Benjamin Franklin King Jr. (1857–1894) was an American humorist and poet whose work published under the names Ben King or the pseudonym Bow Hackley achieved notability in his lifetime and afterwards.

==Biography==
King was born at St. Joseph, Michigan, March 17, 1857, and according to a short biography by Opie Read, as a child he was reputed a piano prodigy; in adult life he was by many deemed a failure for his lack of business instinct. But as "a poet, a gentle satirist and a humorist of the highest order, he achieved notability" in his short life for a series of newspaper published poems.

==Rise to fame==
King billed himself as "Ben King, the Sweet Singer of St. Joe", and first came to prominence for a concert given during the World's Columbian Exposition. Introduced to the Press Club of Chicago, he was quickly picked up by Read, who invited King to tour with him, reading his poetry with piano accompaniment.

==Death==
King died of an undisclosed illness while on a speaking tour at Bowling Green, Kentucky, April 8, 1894. As he had become a favorite of the Press Club of Chicago, that organization published a posthumous collection of his works titled Ben King's Verse in 1894, comparing him with Thomas Hood, a then-famous English humorist and poet. For the next quarter century, the book reputedly outsold any other single volume of verses in Michigan.

King was buried in the St. Joseph City, Michigan Cemetery. A monument later erected in Lake Bluff Park, Berrien County, Michigan in 1924 features a bronze bust of King created by Chicago sculptor Leonard Crunelle. On the granite monument base are lines from his poem "The River St. Joe":

Where the bumblebee sips and the clover's in bloom,

  and the zephyr's come laden with peachblow perfume.
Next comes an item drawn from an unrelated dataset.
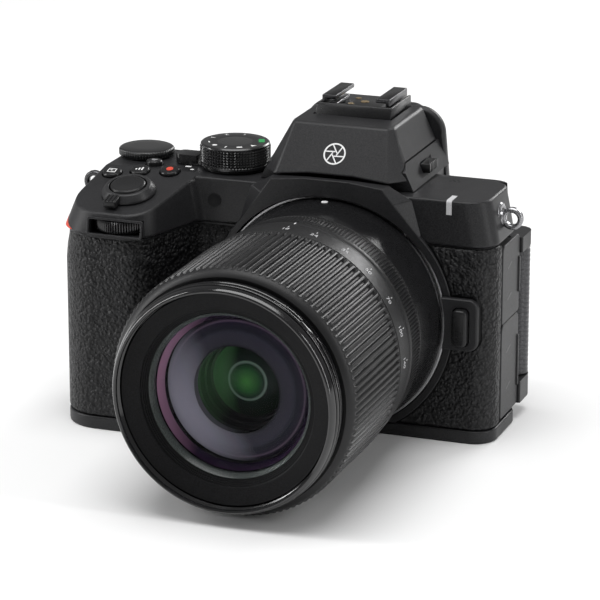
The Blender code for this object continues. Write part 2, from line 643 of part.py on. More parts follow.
def port_covers():
    front, back, thick = PORT_HINGE.y, 9.9, 1.5
    for name, low, high in (("port_cover_upper", 34.6, 58.6), ("port_cover_lower", 5.2, 34.2)):
        outline = rounded([(front, low, 1), (back, low, 1), (back, high, 2), (front, high, 2)], 2)
        hinge = (PORT_HINGE.x, PORT_HINGE.y, (low + high) / 2)
        slab(name, outline, PORT_HINGE.x - thick, PORT_HINGE.x, "rubber", "YZ", pivot=hinge)
    sockets = block("connector_block", (42.0, -6.0, 7.0), (48.0, 9.0, 57.0), "board")
    for k, (low, high) in enumerate(((11, 20), (24, 31), (38, 42.5), (46, 54))):
        cut(sockets, block(f"cut_socket_{k}", (43.0, -1.5, low), (50, 4.5, high)))


def monitor():
    pivot = MONITOR_AXIS + Vector((0, 0, 32))
    frame_corners = [(-28, 5, 3), (41.2, 5, 2), (41.2, 57, 2), (-28, 57, 3)]
    frame = slab("monitor_frame", rounded(frame_corners, 4), 12.2, 20.9, "shell", "XZ", pivot=pivot)
    soften(frame, 0.9)
    cut(frame, block("cut_screen_seat", (-25.2, 20.0, 8.2), (38.5, 25, 53.8)))
    block("monitor_screen", (-24.9, 20.3, 8.5), (38.2, 20.9, 53.5), "screen", pivot=pivot)
    axis_x, axis_y, _ = MONITOR_AXIS
    foot, head = (axis_x, axis_y, 12.2), (axis_x, axis_y, 52.1)
    barrel = rod("monitor_hinge", foot, head, 4.2, "shell", sides=32, pivot=pivot)
    join(barrel, block("add_hinge_arm", (41.5, 14.6, 14.0), (45.0, 19.6, 50.0)))


def inner_pieces():
    frame = block("chassis_frame", (-41.5, -10.6, 6.0), (40.0, -8.6, 58.0), "frame")
    cut(frame, across_lens("cut_frame_bore", 22.0, -15, -5))
    unit = block("shutter_unit", (-26, -8.2, AXIS_Z - 21), (26, -4.0, AXIS_Z + 21), "frame")
    cut(unit, block("cut_shutter_gate", (-12.5, -12, AXIS_Z - 8.5), (12.5, 0, AXIS_Z + 8.5)))
    block("image_sensor", (-18, 0.0, AXIS_Z - 14), (18, 2.6, AXIS_Z + 14), "glass")
    block("main_board", (-36, 5.0, 8.0), (40, 6.6, 58.0), "board")
    block("battery", (-72.0, -36.0, 2.4), (-55.2, -6.0, 51.0), "dial")


# ---------------------------------------------------------------- lens

def lens_ring(name, profile, finish, sides=48):
    """A piece turned about the optical axis, from (radius, y) points."""
    return turned(name, [(r, -y) for r, y in profile], (0, 0, AXIS_Z), (0, -1, 0), finish, sides)


def lens():
    front = LENS_FRONT
    lens_ring("mount_ring", [(27.5, -16.0), (35.3, -16.0), (35.6, -15.7), (35.6, -13.5), (29.1, -13.5),
                             (29.1, -11.3), (27.5, -11.3)], "steel")
    lens_ring("lens_mount_plate", [(24.5, -12.6), (27.1, -12.6), (27.1, -16.3), (33.0, -16.3), (33.0, -18.2),
                                   (24.5, -18.2)], "steel")
    lens_ring("lens_barrel", [(30.0, -18.5), (35.3, -18.5), (35.0, -22.8), (34.4, -36.6), (31.4, -36.9),
                              (31.4, -97.0), (30.0, -97.0)], "shell")
    lens_ring("control_ring", [(31.8, -37.2), (34.6, -37.2), (34.9, -38.0), (35.2, -47.4), (34.9, -48.4),
                               (31.8, -48.4)], "dial")
    lens_ring("zoom_ring", [(31.8, -48.8), (35.3, -48.8), (35.7, -52.0), (36.0, -59.0), (36.2, -60.0),
                            (36.2, -95.6), (35.3, -97.2), (33.7, -98.6), (33.4, -97.8), (31.8, -97.8)],
              "rubber")
    lens_ring("middle_barrel", [(28.1, -42.0), (29.7, -42.0), (29.7, -97.4), (28.1, -97.4)], "shell")
    lens_ring("front_barrel", [(26.0, -46.0), (27.8, -46.0), (27.8, -98.2), (32.8, -98.2), (32.8, -100.6),
                               (33.2, -101.0), (33.2, -102.8), (32.7, -104.6), (32.3, -105.5), (31.8, front),
                               (31.0, front), (31.0, -102.0), (26.0, -101.6)], "shell")
    lens_ring("name_bezel", [(25.0, -102.0), (25.6, -102.1), (30.7, -102.4), (30.7, -103.2), (25.6, -103.2),
                             (23.6, -101.0), (23.6, -100.4)], "dial")
    lens_ring("front_element", [(0, -93.0), (22.0, -93.0), (22.6, -95.5), (22.6, -97.6), (20.0, -98.5),
                                (14.0, -99.8), (7.0, -100.5), (0, -100.7)], "glass", 40)
    lens_ring("aperture_unit", [(9.0, -66.0), (24.5, -66.0), (24.5, -72.0), (9.0, -70.0)], "dial", 32)
    lens_ring("relay_lens_group", [(0, -24.0), (20.0, -24.5), (26.0, -24.0), (26.0, -32.0), (20.0, -34.0),
                                   (0, -36.0)], "glass", 32)


def build():
    pocket = release_pocket()
    base_plate()
    battery_door()
    front_cover(pocket)
    skins(pocket)
    rear_cover()
    top_cover()
    mount_surround(pocket)
    strap_lugs()
    flash_head()
    evf_housing()
    accessory_shoe()
    top_buttons()
    shutter_and_switch()
    dials()
    rear_controls()
    thumb_rest()
    port_covers()
    monitor()
    inner_pieces()
    lens()


clear_scene()
PARTS = collection("camera")
CUTTERS = collection("cutters", hidden=True)
build()
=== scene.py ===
"""Looks of an interchangeable-lens camera with a zoom lens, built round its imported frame.

Lengths are millimetres in the frame's own axes: +Z up, the lens points to -Y, the connector covers are at +X.
Meshes are scaled to metres by MM when they are placed.
"""
import json
import math

import bmesh
import bpy
from mathutils import Matrix, Vector


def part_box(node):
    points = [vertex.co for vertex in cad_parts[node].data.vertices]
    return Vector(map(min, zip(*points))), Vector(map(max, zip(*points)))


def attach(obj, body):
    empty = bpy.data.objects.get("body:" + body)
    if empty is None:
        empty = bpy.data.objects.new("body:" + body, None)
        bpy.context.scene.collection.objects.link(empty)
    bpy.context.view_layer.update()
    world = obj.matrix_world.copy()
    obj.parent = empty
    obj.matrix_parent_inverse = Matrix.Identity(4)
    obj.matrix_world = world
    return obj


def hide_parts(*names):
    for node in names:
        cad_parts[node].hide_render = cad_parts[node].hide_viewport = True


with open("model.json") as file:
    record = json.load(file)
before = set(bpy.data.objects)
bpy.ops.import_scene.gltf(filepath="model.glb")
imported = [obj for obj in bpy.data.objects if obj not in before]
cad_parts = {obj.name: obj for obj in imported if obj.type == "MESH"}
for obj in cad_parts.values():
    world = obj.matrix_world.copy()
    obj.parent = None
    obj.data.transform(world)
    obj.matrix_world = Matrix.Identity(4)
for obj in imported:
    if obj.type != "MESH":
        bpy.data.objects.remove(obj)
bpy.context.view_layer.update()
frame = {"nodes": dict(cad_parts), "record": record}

MM = 0.001
RECORD = frame["record"]
BODY_OF = {node: body for body, nodes in RECORD["behaviour"]["bodies"].items() for node in nodes}

UP, LEFT, FRONT, BACK = (Vector(v) for v in ((0, 0, 1), (-1, 0, 0), (0, -1, 0), (0, 1, 0)))


def span(node):
    """A node's lowest and highest corners in millimetres."""
    low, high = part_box(node)
    return Vector(low) / MM, Vector(high) / MM


def middle(node):
    low, high = span(node)
    return (low + high) / 2


AXIS_Z = middle("zoom_ring").z
LENS_CENTRE = Vector((0, 0, AXIS_Z))
BASE_TOP = span("base_plate")[1].z
BODY_RIGHT, BODY_LEFT, BODY_FRONT, BODY_BACK, GRIP_FRONT = 50.0, -78.0, -17.0, 11.5, -42.5
DECK_Z = 74.0
SLOPE_Y, SLOPE = -13.0, 0.25  # where the grip's top starts to fall, and its fall per millimetre
SLOPE_NORMAL = Vector((0, -SLOPE, 1)).normalized()
HUMP_FOOT, HUMP_LEAN = 24.0, 0.47  # the hump's half width on the deck, and its loss per millimetre of height
GAP = 0.3  # between neighbouring pieces of the body
MOUNT_BORE, SKIN_BORE = 36.1, 38.8  # radii kept free round the optical axis
RELEASE_LOW, RELEASE_HIGH = (38.6, 31), (43.8, 42.8)  # the lens release's opening, in x and z
DIAL_CENTRE = Vector((-35.5, -3.0, DECK_Z))  # the mode dial's foot, where its lever turns too
SOFT_RIB = (0.0, 0.7, 1.0, 0.7)
MERGE = 1e-4  # points closer than this are one
PRINT = 0.06  # thickness of printed marks
TO_METRES = Matrix.Diagonal((MM, MM, MM, 1))


# ---------------------------------------------------------------- materials

class Shader:
    """A Principled material and the few node helpers that the looks below share."""

    def __init__(self, name, colour, roughness, **sockets):
        self.material = bpy.data.materials.new(name)
        self.material.use_nodes = True
        self.nodes, self.links = self.material.node_tree.nodes, self.material.node_tree.links
        self.principled = self.nodes["Principled BSDF"]
        self.principled.inputs["Base Color"].default_value = (*colour, 1.0)
        self.principled.inputs["Roughness"].default_value = roughness
        for key, value in sockets.items():
            self.principled.inputs[key.replace("_", " ")].default_value = value
        self.place = self.nodes.new("ShaderNodeTexCoord").outputs["Object"]

    def add(self, kind, vector=None, **values):
        """A new node, with values set on its sockets and a vector linked in."""
        node = self.nodes.new("ShaderNode" + kind)
        for key, value in values.items():
            node.inputs[key.replace("_", " ")].default_value = value
        if vector:
            self.links.new(vector, node.inputs["Vector"])
        return node

    def stretched(self, scale):
        """The object's coordinates, scaled by a vector."""
        return self.add("Mapping", self.place, Scale=scale).outputs["Vector"]

    def noise(self, size, detail=2.0, vector=None, output="Fac"):
        """Noise with features of this size in millimetres."""
        node = self.add("TexNoise", vector or self.place, Scale=1 / (size * MM), Detail=detail)
        return node.outputs[output]

    def cells(self, size, vector):
        """Soft cells of this size in millimetres."""
        node = self.add("TexVoronoi", vector, Scale=1 / (size * MM))
        node.feature = "SMOOTH_F1"
        return node.outputs["Distance"]

    def ramp(self, factor, stops):
        """A factor turned into colours by (position, colour) stops."""
        node = self.nodes.new("ShaderNodeValToRGB")
        elements = node.color_ramp.elements
        while len(elements) < len(stops):
            elements.new(0.5)
        for element, (position, colour) in zip(elements, stops):
            element.position = position
            element.color = (*colour, 1.0)
        self.links.new(factor, node.inputs["Fac"])
        return node.outputs["Color"]

    def mapped(self, factor, low, high, start=0.35, end=0.65):
        """A factor's range from start to end, carried to low to high."""
        node = self.add("MapRange", From_Min=start, From_Max=end, To_Min=low, To_Max=high)
        self.links.new(factor, node.inputs["Value"])
        return node.outputs["Result"]

    def math(self, operation, first, second):
        node = self.nodes.new("ShaderNodeMath")
        node.operation = operation
        for socket, value in zip(node.inputs, (first, second)):
            if isinstance(value, (int, float)):
                socket.default_value = value
            else:
                self.links.new(value, socket)
        return node.outputs["Value"]

    def link(self, output, socket):
        self.links.new(output, self.principled.inputs[socket])

    def bump(self, height, depth):
        """A bump of this depth in millimetres, over any bump set before."""
        node = self.add("Bump", Distance=depth * MM, Strength=1.0)
        self.links.new(height, node.inputs["Height"])
        normal = self.principled.inputs["Normal"]
        if normal.is_linked:
            self.links.new(normal.links[0].from_socket, node.inputs["Normal"])
        self.link(node.outputs["Normal"], "Normal")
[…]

Where the thistle-down pauses in search of the rose

  and the myrtle and woodbine and wild ivy grows;

Oh, give me the spot that I once used to know

  by the side of the placid old River St. Joe!

==Personal life==
He was married November 27, 1883 to Aseneth Belle Latham, of St. Joseph, Michigan, and the couple had two children, Bennett Latham King and Spencer P. King, aged nine and five, respectively, at the time of his death.